En cela, Internet responsabilise les internautes car c’est à eux de faire les choix qui leur semblent pertinents. C’est donc dire que la neutralité du Net s’inscrit dans une logique démocratique dans la mesure où elle permet également de renforcer la vie associative et politique, où chacun peut s’exprimer, quitte à dire des sottises. Mais entre ne pas dire de sottises parce que l’on sait que ça en est et ne pas pouvoir les dire, il y a un fossé.
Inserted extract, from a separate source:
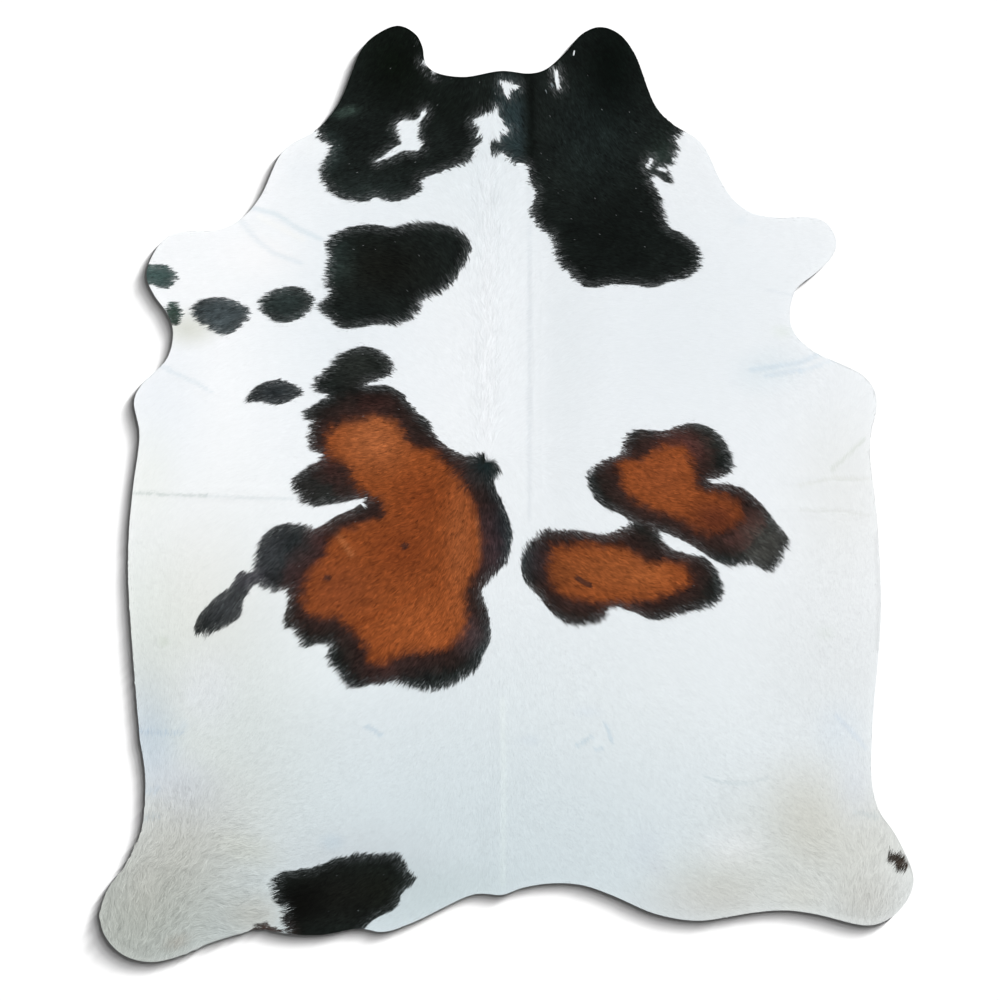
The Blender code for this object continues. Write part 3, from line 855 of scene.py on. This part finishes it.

Enfin, la neutralité du Net présente un enjeu culturel dans la mesure où elle permet d’avoir accès à la culture de manière large, même s’il s’agit d’une culture de masse car cette culture est un point de départ pour l’innovation. La neutralité du Net c’est aussi le fait de pouvoir innover sans permission et donc la création de « contre-culture ».

La neutralité du Net est finalement une manière de dire qu’Internet doit rester quelque chose de non-discriminatoire.

Vous pouvez lire le rapport d'information sur la neutralité de l'Internet et des réseaux déposé par Mme Corinne Erhel et Mme Laure De La Raudière en PDF en ligne.